# YOUR INSTRUCTIONS:
Give the data again exactly, from its opening line through the line in which "the fold hinge." appears.

# RECORDED DATA:
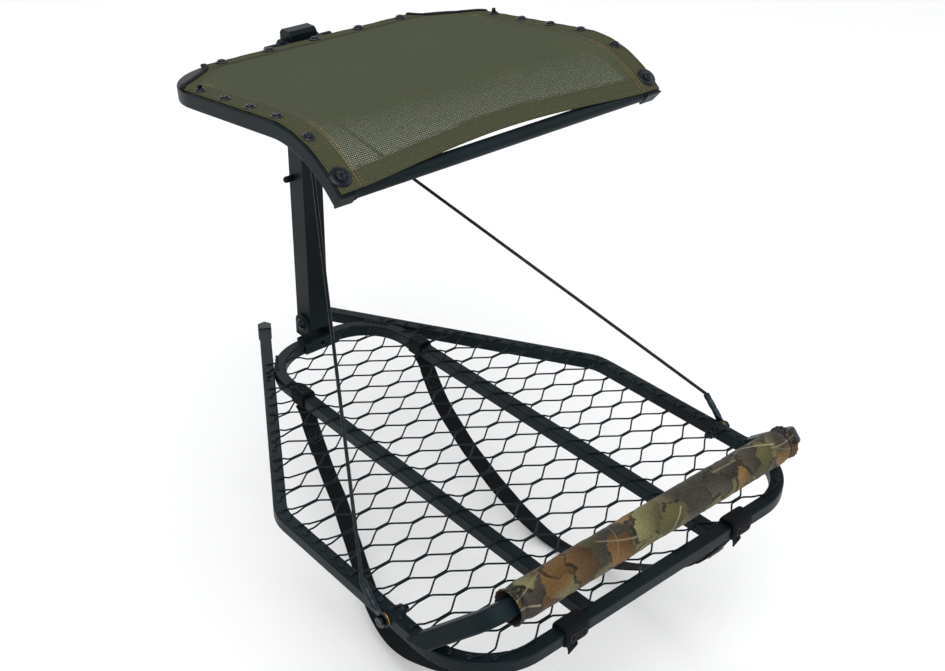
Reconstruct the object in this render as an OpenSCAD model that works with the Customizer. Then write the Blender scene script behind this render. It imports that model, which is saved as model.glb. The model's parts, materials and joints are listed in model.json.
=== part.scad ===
// Hang-on tree stand: folding mesh platform, upright post, flip-up sling seat,
// two stay cables, padded footrest and two shoulder straps.
// Millimetres, +Z up, the front of the stand faces -Y.
// Origin: rear face of the post, level with the fold hinge.

/* [Platform] */
// Half width of the platform between the side tube centre lines
plat_half_w = 292; // [270:1:310]
// Depth from the fold hinge to the front tube centre line
plat_front = 713; // [680:1:740]
// Side of the square platform tube
tube = 18; // [16:1:20]
// Half distance between the two long inner tubes
leg_x = 111.2; // [105:0.1:118]
// Height of the fold hinge above the tube centre line
hinge_rise = 33; // [33:1:36]

/* [Post] */
// Side of the square post
post_w = 35; // [35:1:38]
// Top of the post above the fold hinge
post_top = 430; // [425:1:432]
// Wall of the post
post_wall = 2.5; // [2:0.5:3]

/* [Seat] */
// Half distance between the seat rail centre lines
seat_half_w = 240; // [230:1:250]
// Upward tilt of the seat towards its front
seat_tilt = 5.7; // [4:0.1:7]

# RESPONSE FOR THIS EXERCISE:
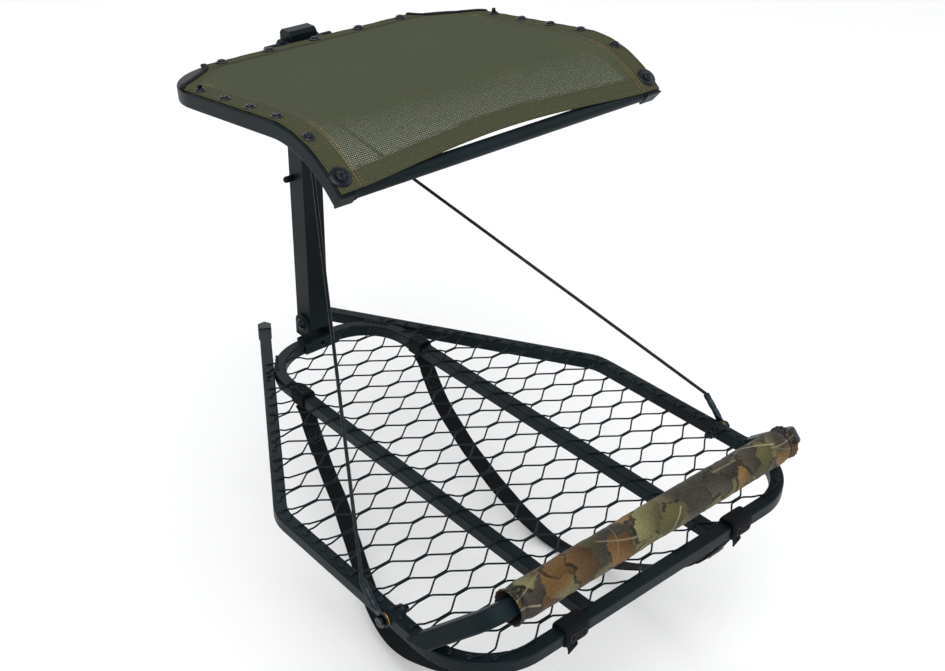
Reconstruct the object in this render as an OpenSCAD model that works with the Customizer. Then write the Blender scene script behind this render. It imports that model, which is saved as model.glb. The model's parts, materials and joints are listed in model.json.
=== part.scad ===
// Hang-on tree stand: folding mesh platform, upright post, flip-up sling seat,
// two stay cables, padded footrest and two shoulder straps.
// Millimetres, +Z up, the front of the stand faces -Y.
// Origin: rear face of the post, level with the fold hinge.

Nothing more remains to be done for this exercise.